RISC-V, funding projects, China, quantum technologies and the prospects for the semiconductor market were all among the top articles on eeNews Europe in July.

The news that over 10 billion RISC-V cores have shipped around the world was a key article highlighting the increasing use of the open standard technology. Many companies are using the technology for internal use, and Renesas has been using RISC-V for new designs. A European project for a RISC-V development kit for the Internet of Things was also a popular article, along with Ashling in the US producing tools for a RISC-V space processor from CAES in Sweden.

Chip funding 

The passing of the US CHIPS Act of 2022 is focussing attention on European projects, with France and Germany positioning for funding. Bosch is boosting its spending on fabs, while the UK was asking for input from industry on the supply chain. Leading chip making equipment maker ASML has accelerated shipments of systems, but this has hit its results for 2022.

Semiconductor market

The slowing semiconductor market has also been of key interest, particularly with the increasing funding for capacity coming online.
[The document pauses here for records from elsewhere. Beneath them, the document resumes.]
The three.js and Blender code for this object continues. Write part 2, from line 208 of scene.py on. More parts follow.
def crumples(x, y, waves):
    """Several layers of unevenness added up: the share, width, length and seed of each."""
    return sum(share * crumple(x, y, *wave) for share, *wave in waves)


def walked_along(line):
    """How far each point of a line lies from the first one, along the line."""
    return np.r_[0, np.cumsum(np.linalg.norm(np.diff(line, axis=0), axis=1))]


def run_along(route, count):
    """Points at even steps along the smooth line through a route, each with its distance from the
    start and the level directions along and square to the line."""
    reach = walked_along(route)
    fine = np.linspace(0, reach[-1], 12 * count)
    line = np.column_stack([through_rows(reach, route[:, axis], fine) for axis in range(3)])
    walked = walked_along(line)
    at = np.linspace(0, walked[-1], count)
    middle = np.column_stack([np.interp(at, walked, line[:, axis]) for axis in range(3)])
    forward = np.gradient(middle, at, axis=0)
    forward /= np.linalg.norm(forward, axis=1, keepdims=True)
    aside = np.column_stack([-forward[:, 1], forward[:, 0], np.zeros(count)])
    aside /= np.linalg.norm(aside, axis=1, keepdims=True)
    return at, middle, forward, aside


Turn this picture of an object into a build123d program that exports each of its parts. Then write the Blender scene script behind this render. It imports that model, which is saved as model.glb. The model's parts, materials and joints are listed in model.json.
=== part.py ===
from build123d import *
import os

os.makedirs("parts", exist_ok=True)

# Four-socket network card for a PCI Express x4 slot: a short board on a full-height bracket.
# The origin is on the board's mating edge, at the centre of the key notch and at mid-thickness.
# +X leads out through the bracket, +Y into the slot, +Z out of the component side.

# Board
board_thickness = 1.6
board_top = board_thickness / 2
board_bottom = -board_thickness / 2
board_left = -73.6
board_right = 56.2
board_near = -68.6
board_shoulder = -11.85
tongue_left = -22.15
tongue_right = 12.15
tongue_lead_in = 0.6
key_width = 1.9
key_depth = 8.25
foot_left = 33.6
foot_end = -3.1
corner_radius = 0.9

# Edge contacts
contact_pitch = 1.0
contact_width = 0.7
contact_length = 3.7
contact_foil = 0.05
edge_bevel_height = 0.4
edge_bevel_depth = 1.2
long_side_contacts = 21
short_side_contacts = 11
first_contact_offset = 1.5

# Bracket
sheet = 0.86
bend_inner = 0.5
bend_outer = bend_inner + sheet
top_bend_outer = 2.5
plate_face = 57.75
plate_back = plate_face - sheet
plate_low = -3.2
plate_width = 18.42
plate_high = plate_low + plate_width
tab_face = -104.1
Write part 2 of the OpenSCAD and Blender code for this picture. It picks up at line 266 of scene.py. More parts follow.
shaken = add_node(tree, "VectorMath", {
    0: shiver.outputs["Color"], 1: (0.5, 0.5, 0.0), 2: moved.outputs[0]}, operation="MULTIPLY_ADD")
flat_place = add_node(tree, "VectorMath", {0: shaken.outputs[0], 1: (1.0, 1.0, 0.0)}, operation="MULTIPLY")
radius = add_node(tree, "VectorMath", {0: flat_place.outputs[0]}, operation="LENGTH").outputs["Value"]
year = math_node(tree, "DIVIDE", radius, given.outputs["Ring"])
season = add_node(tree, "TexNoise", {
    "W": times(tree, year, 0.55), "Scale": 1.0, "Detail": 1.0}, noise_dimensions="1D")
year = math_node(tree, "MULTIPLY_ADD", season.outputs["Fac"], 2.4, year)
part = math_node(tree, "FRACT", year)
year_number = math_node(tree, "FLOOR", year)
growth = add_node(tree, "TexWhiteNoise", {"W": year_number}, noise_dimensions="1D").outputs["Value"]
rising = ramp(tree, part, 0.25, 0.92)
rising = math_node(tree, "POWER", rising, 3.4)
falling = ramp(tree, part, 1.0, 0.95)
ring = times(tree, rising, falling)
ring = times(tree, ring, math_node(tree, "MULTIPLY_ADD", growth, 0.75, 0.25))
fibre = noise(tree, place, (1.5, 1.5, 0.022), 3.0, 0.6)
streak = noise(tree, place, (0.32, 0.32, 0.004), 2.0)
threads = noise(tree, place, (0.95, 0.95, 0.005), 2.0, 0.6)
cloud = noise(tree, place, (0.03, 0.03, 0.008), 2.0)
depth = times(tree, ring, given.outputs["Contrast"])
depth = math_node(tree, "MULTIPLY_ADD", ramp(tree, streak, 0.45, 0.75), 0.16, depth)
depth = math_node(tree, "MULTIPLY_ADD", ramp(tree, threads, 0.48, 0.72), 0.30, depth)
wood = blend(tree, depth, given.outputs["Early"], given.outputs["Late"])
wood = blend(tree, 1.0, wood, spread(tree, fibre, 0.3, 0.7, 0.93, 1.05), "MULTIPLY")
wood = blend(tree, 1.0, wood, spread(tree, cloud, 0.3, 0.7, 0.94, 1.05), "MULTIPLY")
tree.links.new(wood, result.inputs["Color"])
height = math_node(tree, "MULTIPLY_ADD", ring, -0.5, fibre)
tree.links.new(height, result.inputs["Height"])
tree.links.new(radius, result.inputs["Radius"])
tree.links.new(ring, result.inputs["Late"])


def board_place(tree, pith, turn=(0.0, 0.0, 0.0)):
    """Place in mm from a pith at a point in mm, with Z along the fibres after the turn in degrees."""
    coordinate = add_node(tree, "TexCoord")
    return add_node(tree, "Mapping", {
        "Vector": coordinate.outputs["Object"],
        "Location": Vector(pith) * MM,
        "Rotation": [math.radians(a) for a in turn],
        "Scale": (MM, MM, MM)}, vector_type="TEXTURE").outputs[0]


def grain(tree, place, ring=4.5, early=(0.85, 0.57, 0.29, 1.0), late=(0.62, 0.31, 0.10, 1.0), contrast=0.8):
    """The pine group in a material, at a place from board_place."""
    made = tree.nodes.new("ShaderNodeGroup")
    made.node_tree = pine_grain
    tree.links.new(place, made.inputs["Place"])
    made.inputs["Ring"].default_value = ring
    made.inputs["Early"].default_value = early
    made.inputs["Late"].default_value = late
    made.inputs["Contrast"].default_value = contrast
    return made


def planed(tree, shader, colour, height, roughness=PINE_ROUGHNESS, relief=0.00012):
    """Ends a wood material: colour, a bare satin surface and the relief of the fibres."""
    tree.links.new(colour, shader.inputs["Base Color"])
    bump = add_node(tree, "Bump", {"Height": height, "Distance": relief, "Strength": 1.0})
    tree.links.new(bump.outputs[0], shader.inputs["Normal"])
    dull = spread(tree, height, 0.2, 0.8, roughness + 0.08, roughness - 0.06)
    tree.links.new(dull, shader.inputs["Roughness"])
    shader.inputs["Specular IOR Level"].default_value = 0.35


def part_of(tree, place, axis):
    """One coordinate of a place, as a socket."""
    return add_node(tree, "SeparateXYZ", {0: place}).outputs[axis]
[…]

Predictions from ICinsights earlier in the month have been overtaken by those from Gartner, but are coming more in line with those from Future Horizons.

China

The increasing cold war with China is also impacting the UK. During the month the security service MI5 and the US FBI warned of the risks of engaging with companies with state connections, while the UK government blocks deals to acquire a graphene maker in Wales and AI imaging technology from the University of Manchester.

Quantum

Quantum technology is maturing, with deals and funding growing. Infineon signed a key collaboration deal for ion trap qubits during the month, while Oxford Quantum Circuits saw the region’s largest investment in quantum technology. Israel is also looking to boost its position, commissioning a quantum centre that will include a range of quantum computers from France, the UK and Canada.